Die üblichen weihevollen Worte waren zu hören, als Repräsentanten der EU sowie ihrer Mitgliedstaaten am 24. April, eine Woche zu früh, in Strasbourg den 20. Jahrestag der ersten Runde der EU-Osterweiterung feierten. Eine »neue Ära« sei angebrochen, säuselte etwa EU-Kommissionspräsidentin Ursula von der Leyen im Hinblick auf den am 1. Mai 2004 erfolgten EU-Beitritt Estlands, Lettlands, Litauens, Polens, Tschechiens, der Slowakei, Ungarns, Sloweniens, Maltas und Zyperns. Ihr Amtsvorgänger Romano Prodi habe die Erweiterung mit den Worten kommentiert, sie sei die bislang größte, werde jedoch nicht die letzte sein, rief von der Leyen in Erinnerung und fuhr fort: »Heute ist das Verlangen, Europa zu vereinigen und unsere Union zu vervollständigen, wichtiger denn je zuvor.« Klar, sie hat die nächste Runde im Blick: die Erweiterung der EU um die Ukraine und weitere Länder, etwa Moldawien und Georgien, zudem Serbien, Montenegro, Bosnien-Herzegowina, Nordmazedonien, Albanien und das offiziell zu Serbien gehörende Kosovo. Natürlich ist da noch nichts in trockenen Tüchern; die Debatte aber gewinnt an Fahrt.

Ökonomische Durchdringung

Die EU-Osterweiterung vom 1. Mai 2004 gründete letztlich in der ökonomischen Entwicklung, die die Staaten Ost- und Südosteuropa in den 1990er Jahren durchlaufen hatten. Der Kollaps der sozialistischen Systeme und die als Schocktherapie bezeichnete wirtschaftliche Öffnung der sich nach kapitalistischen Prinzipien neu organisierenden Länder hatten in der gesamten Region alles umgeworfen und beste Bedingungen für ihre Durchdringung durch westliche Unternehmen geschaffen. Diese wohl einmalige Chance nahm an erster Stelle die bundesdeutsche Wirtschaft wahr. Sie hatte bereits im Westeuropa der 1960er Jahre als die führende Macht im – freilich noch recht mageren – Osthandel gegolten, also schon bald nach dem Zweiten Weltkrieg an die traditionelle Ostexpansion der deutschen Industrie angeknüpft, wenn auch vorläufig noch stark begrenzt. Ab 1990 aber gab es kein Halten mehr. Von Anfang der 1990er Jahre bis 2004 verdreifachte sich der deutsche Osthandel. Bereits um die Jahrtausendwende hatte sich die Bundesrepublik nicht nur als größter Handelspartner, sondern auch als wichtigster Investor in Ost- und Südosteuropa fest etabliert. Die Region gewann nicht nur als Absatzmarkt, sondern auch als Standort für die Niedriglohnproduktion rapide an Bedeutung.
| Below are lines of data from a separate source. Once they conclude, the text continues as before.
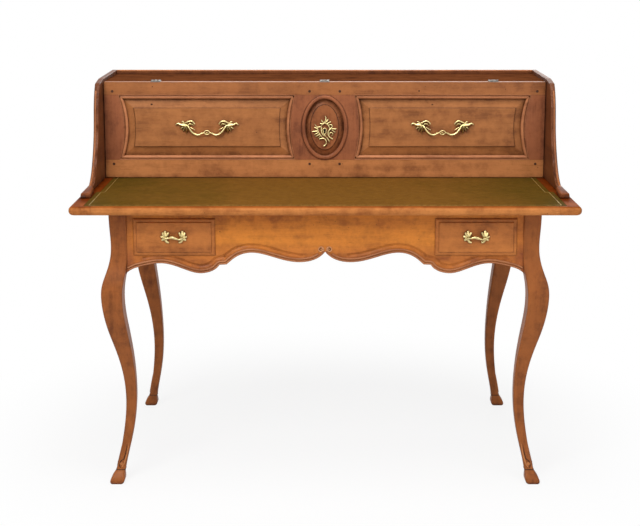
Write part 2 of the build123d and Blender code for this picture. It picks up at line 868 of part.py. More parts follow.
with BuildPart() as escutcheon:
    with BuildSketch(upright(oval_face_y)):
        with Locations((0, keyhole_z)):
            Ellipse(scroll_half_width, scroll_half_height)
        with Locations((0, keyhole_z + scroll_half_height)):
            Ellipse(crest_half_width, crest_half_height)
        with Locations((0, keyhole_z - scroll_half_height)):
            Ellipse(crest_half_width, crest_half_height)
        with Locations((-scroll_half_width, keyhole_z), (scroll_half_width, keyhole_z)):
            Ellipse(crest_half_width, crest_half_height)
        add(keyhole_sketch(0), mode=Mode.SUBTRACT)
    extrude(amount=escutcheon_thickness)
save("escutcheon", escutcheon.part)

lock_middle_z = keyhole_z - keyhole_slot / 2
lock_low = lock_middle_z - lock_height / 2
bolt_top = lock_low + bolt_overlap
channel_half = bolt_width / 2 + bolt_gap
with BuildPart() as lock_case:
    lock_y = (lock_front_y, flap_back_y + lock_thickness)
    add(block((-lock_width / 2, lock_width / 2), lock_y, (lock_low, lock_low + lock_height)))
    channel_y = (bolt_front_y - bolt_gap, bolt_back_y + bolt_gap)
    channel_z = (lock_low, bolt_top + bolt_top_room)
    add(block((-channel_half, channel_half), channel_y, channel_z), mode=Mode.SUBTRACT)
    with BuildSketch(upright(lock_front_y)):
        add(keyhole_sketch(bolt_gap))
    extrude(amount=-(bolt_front_y - bolt_gap - lock_front_y), mode=Mode.SUBTRACT)
save("lock_case", lock_case.part)

bolt_tip = table_height + case_board + bolt_tip_gap
save(
    "lock_bolt",
    block((-bolt_width / 2, bolt_width / 2), (bolt_front_y, bolt_back_y), (bolt_tip, bolt_top)),
)
with BuildPart() as bolt_keeper:
    keeper_y = (flap_back_y, bolt_back_y + bolt_gap + bolt_thickness)
    keeper_z = (flap_foot + keeper_foot, flap_foot + keeper_foot + keeper_height)
    add(block((-bolt_width, bolt_width), keeper_y, keeper_z))
    add(block((-channel_half, channel_half), channel_y, keeper_z), mode=Mode.SUBTRACT)
save("bolt_keeper", bolt_keeper.part)

# ---- Hinges: three butt hinges let into the flap and the case's top board ----
knuckle_length = hinge_length / 3
with BuildPart() as fixed_leaves:
    for x in hinge_places:
        leaf_y = (hinge_axis_y, case_front_y + hinge_leaf_width)
        leaf_z = (case_top - hinge_leaf_thickness, case_top)
        add(block((x - hinge_length / 2, x + hinge_length / 2), leaf_y, leaf_z))
        middle = knuckle_length / 2 + hinge_end_play
        notch_y = (hinge_axis_y, hinge_axis_y + notch_radius)
        add(block((x - middle, x + middle), notch_y, leaf_z), mode=Mode.SUBTRACT)
        for direction in (-1, 1):
            with BuildSketch(sideways(x + direction * middle)):
                with Locations((hinge_axis_y, hinge_axis_z)):
                    Circle(hinge_knuckle_radius)
            extrude(amount=direction * (hinge_length / 2 - middle))
        with BuildSketch(sideways(x)):
            with Locations((hinge_axis_y, hinge_axis_z)):
                Circle(hinge_pin_radius)
        extrude(amount=hinge_length / 2, both=True, mode=Mode.SUBTRACT)
save("hinge_fixed_leaves", fixed_leaves.part)

with BuildPart() as flap_leaves:
    for x in hinge_places:
        leaf_y = (flap_back_y - hinge_leaf_width, flap_back_y)
        add(block((x - hinge_length / 2, x + hinge_length / 2), leaf_y, leaf_z))
        outer_notch = (hinge_length - knuckle_length) / 2
        for direction in (-1, 1):
            near = x + direction * (knuckle_length / 2)
            far = near + direction * outer_notch
            notch_y = (hinge_axis_y - notch_radius, hinge_axis_y)
            add(block((min(near, far), max(near, far)), notch_y, leaf_z), mode=Mode.SUBTRACT)
        tab_y = (hinge_axis_y - hinge_knuckle_radius, hinge_axis_y)
        add(block((x - knuckle_length / 2, x + knuckle_length / 2), tab_y, leaf_z))
        with BuildSketch(sideways(x)):
            with Locations((hinge_axis_y, hinge_axis_z)):
                Circle(hinge_knuckle_radius)
        extrude(amount=knuckle_length / 2, both=True)
        with BuildSketch(sideways(x)):
            with Locations((hinge_axis_y, hinge_axis_z)):
                Circle(hinge_pin_radius + hinge_pin_play)
        extrude(amount=knuckle_length, both=True, mode=Mode.SUBTRACT)
save("hinge_flap_leaves", flap_leaves.part)

with BuildPart() as hinge_pins:
    for x in hinge_places:
        with BuildSketch(sideways(x)):
            with Locations((hinge_axis_y, hinge_axis_z)):
                Circle(hinge_pin_radius)
        extrude(amount=hinge_length / 2, both=True)
save("hinge_pins", hinge_pins.part)

# ---- Flap pulls: a cast bail between two leaf plates on each side panel ----
for side, direction in side_names.items():
    save(
        f"flap_pull_{side}_plates",
        pull_plates(
            direction * flap_pull_x,
            sight_middle,
            oval_face_y,
            flap_pull_post_half,
            flap_pull_plate_width,
            flap_pull_plate_height,
            flap_pull_wire_radius,
        ),
    )
    save(
        f"flap_pull_{side}_bail",
        pull_bail(
            direction * flap_pull_x,
            sight_middle,
            oval_face_y,
            flap_pull_post_half,
            flap_pull_drop,
            flap_pull_wire_radius,
        ),
    )
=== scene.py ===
import math

import bmesh
import bpy
from mathutils import Matrix, Vector


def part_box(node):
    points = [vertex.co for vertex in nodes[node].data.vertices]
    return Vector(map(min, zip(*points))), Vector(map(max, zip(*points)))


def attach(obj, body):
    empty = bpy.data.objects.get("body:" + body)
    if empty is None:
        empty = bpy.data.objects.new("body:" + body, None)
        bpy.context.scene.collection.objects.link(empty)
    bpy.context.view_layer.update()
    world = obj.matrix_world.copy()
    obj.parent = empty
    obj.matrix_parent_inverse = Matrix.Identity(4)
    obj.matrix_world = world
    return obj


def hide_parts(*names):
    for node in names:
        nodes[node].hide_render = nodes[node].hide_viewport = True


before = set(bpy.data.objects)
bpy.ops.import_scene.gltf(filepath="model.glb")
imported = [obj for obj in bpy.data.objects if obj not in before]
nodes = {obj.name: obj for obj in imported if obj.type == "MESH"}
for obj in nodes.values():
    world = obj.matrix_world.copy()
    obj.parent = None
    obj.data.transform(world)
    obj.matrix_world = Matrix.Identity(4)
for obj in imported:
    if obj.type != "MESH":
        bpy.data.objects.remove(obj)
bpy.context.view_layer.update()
mm = 0.001


# ---- Room: a pale floor, a white surround and soft lamps ----
# Nothing here belongs to the desk. The floor keeps the desk's shadow, and it fades to
# the white of the surround away from the feet.
def wired(tree, node, inputs):
    """Set each named input of a shader node to a value, or join it to an earlier socket."""
    for key, value in inputs.items():
        if isinstance(value, bpy.types.NodeSocket):
            tree.links.new(value, node.inputs[key])
        else:
            node.inputs[key].default_value = value
    return node


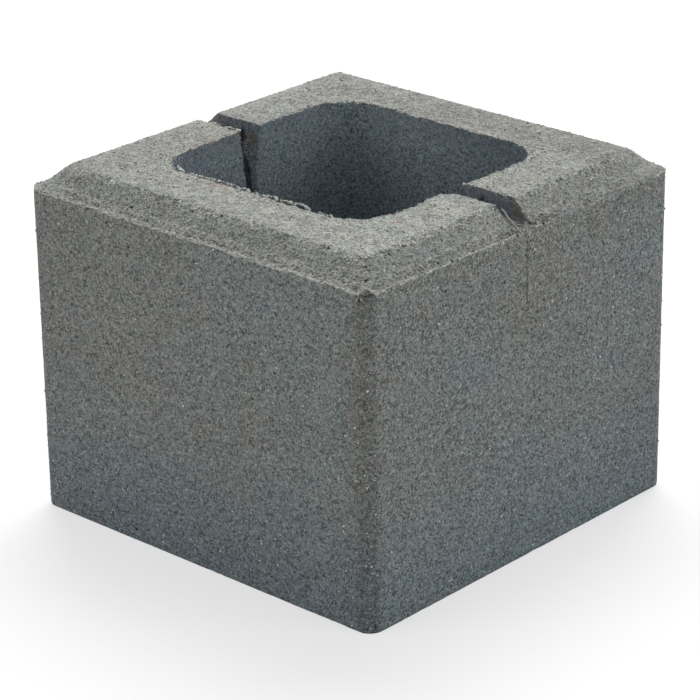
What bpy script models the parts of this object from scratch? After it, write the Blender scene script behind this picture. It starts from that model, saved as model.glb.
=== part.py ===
"""Hollow concrete fence block: a square pillar block, cast in one piece.

The block stands on its base, with +Z up and its origin at the centre of the base.
Above a narrow flat lip its crown is bevelled on all four sides, as the pressing shoe
leaves it. The hollow is drafted, so that the core draws out upwards. One groove runs
along X across the tops of two opposite walls, and at its inner ends a wedge-shaped
notch runs down the hollow's faces and dies out.
"""

import math

import bmesh
import bpy

# Driving dimensions, in metres
BLOCK_SIDE = 0.250
BLOCK_HEIGHT = 0.202
EDGE_RADIUS = 0.010

LIP_WIDTH = 0.0038
BEVEL_RUN = 0.0120
BEVEL_DROP = 0.0120
CROWN_RADIUS = 0.0045

WALL_AT_TOP = 0.0495
HOLLOW_RADIUS = 0.0250
HOLLOW_DRAFT = math.radians(1.2)

GROOVE_WIDTH = 0.0144
GROOVE_FLOOR_WIDTH = 0.0100
GROOVE_FLOOR_ABOVE_LIP = 0.0004
GROOVE_FLOOR_RADIUS = 0.0020

NOTCH_SHOULDER = 0.0006
NOTCH_BACK_WIDTH = 0.0060
NOTCH_REACH = 0.0130
NOTCH_LENGTH = 0.0620
NOTCH_FOOT_WIDTH = 0.0026

CUTTER_OVERSHOOT = 0.0050
ARC_STEPS = 14
FILLET_STEPS = 4

# Sizes and levels that follow from them
HALF_SIDE = BLOCK_SIDE / 2
CROWN_FOOT_HALF = HALF_SIDE - LIP_WIDTH
CROWN_TOP_HALF = CROWN_FOOT_HALF - BEVEL_RUN
LIP_LEVEL = BLOCK_HEIGHT - BEVEL_DROP
HOLLOW_TOP_HALF = HALF_SIDE - WALL_AT_TOP
GROOVE_FLOOR_LEVEL = LIP_LEVEL + GROOVE_FLOOR_ABOVE_LIP
NOTCH_MOUTH_WIDTH = GROOVE_WIDTH + 2 * NOTCH_SHOULDER
NOTCH_FOOT_LEVEL = BLOCK_HEIGHT - NOTCH_LENGTH

CONCRETE_COLOUR = (0.235, 0.240, 0.235, 1.0)
CONCRETE_ROUGHNESS = 0.92
SMOOTH_BELOW = math.radians(30)


def clear_scene():
    """Remove every object that the scene starts with."""
    for item in list(bpy.data.objects):
        bpy.data.objects.remove(item, do_unlink=True)


def concrete_material():
    """Return the dull grey of dry pressed concrete."""
    material = bpy.data.materials.new("dry_concrete")
    material.use_nodes = True
    shader = material.node_tree.nodes["Principled BSDF"]
    shader.inputs["Base Color"].default_value = CONCRETE_COLOUR
    shader.inputs["Roughness"].default_value = CONCRETE_ROUGHNESS
    shader.inputs["Metallic"].default_value = 0.0
    material.diffuse_color = CONCRETE_COLOUR
    return material


def object_from_bmesh(name, bm):
    """Put a bmesh into a new object of the scene, with its faces pointing out."""
    bmesh.ops.recalc_face_normals(bm, faces=bm.faces)
    mesh = bpy.data.meshes.new(name)
    bm.to_mesh(mesh)
    bm.free()
    item = bpy.data.objects.new(name, mesh)
    bpy.context.scene.collection.objects.link(item)
    return item


def hollow_half(level):
    """Return the hollow's half-width at a level of its drafted walls."""
    return HOLLOW_TOP_HALF - (BLOCK_HEIGHT - level) * math.tan(HOLLOW_DRAFT)


def rounded_square(half, radius):
    """Return the plan points of a square with round corners, anticlockwise."""
    centre = half - radius
    points = []
    for quarter in range(4):
        start = quarter * math.pi / 2
        middle = start + math.pi / 4
        centre_x = math.copysign(centre, math.cos(middle))
        centre_y = math.copysign(centre, math.sin(middle))
        for step in range(ARC_STEPS + 1):
            angle = start + step / ARC_STEPS * math.pi / 2
            points.append((centre_x + radius * math.cos(angle),
                           centre_y + radius * math.sin(angle)))
    return points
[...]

Die ökonomische Durchdringung Ost- und Südosteuropas wurde durch die Einbindung in die EU politisch zementiert. Dabei war Deutschland stets die maßgeblich treibende Kraft. Im Jahr 1999 hielt die Stiftung Wissenschaft und Politik (SWP), damals noch in Ebenhausen bei München ansässig, in einer Analyse fest, die systematisch vorangetriebene Arbeit an der EU-Osterweiterung sei »in ihrer Richtung und Qualität stark von deutschen Interessen geprägt«. Als »bedeutendste hemmende Kraft« sei dagegen Frankreich aufgetreten. Kein Wunder: Frankreichs traditionelles Expansionsgebiet liegt im Mittelmeerraum und in Afrika, in Ost- und Südosteuropa kam die französische Wirtschaft in den 1990er Jahren kaum voran. Wellen schlug 1994 ein Papier, das Wolfgang Schäuble, Vorsitzender der CDU/CSU-Bundestagsfraktion, und deren außenpolitischer Sprecher Karl Lamers auch mit Blick auf Widerstände gegen die Osterweiterung veröffentlichten. Falls die »Eingliederung der mitteleuropäischen Nachbarn in das (west-)europäische Nachkriegssystem« nicht gelinge, könne »Deutschland (…) versucht sein, die Stabilisierung des östlichen Europa alleine und in der traditionellen Weise zu bewerkstelligen«, drohten sie. Der Publikationstag des Papiers war der 1. September 1994 – der 55. Jahrestag des deutschen Überfalls auf Polen.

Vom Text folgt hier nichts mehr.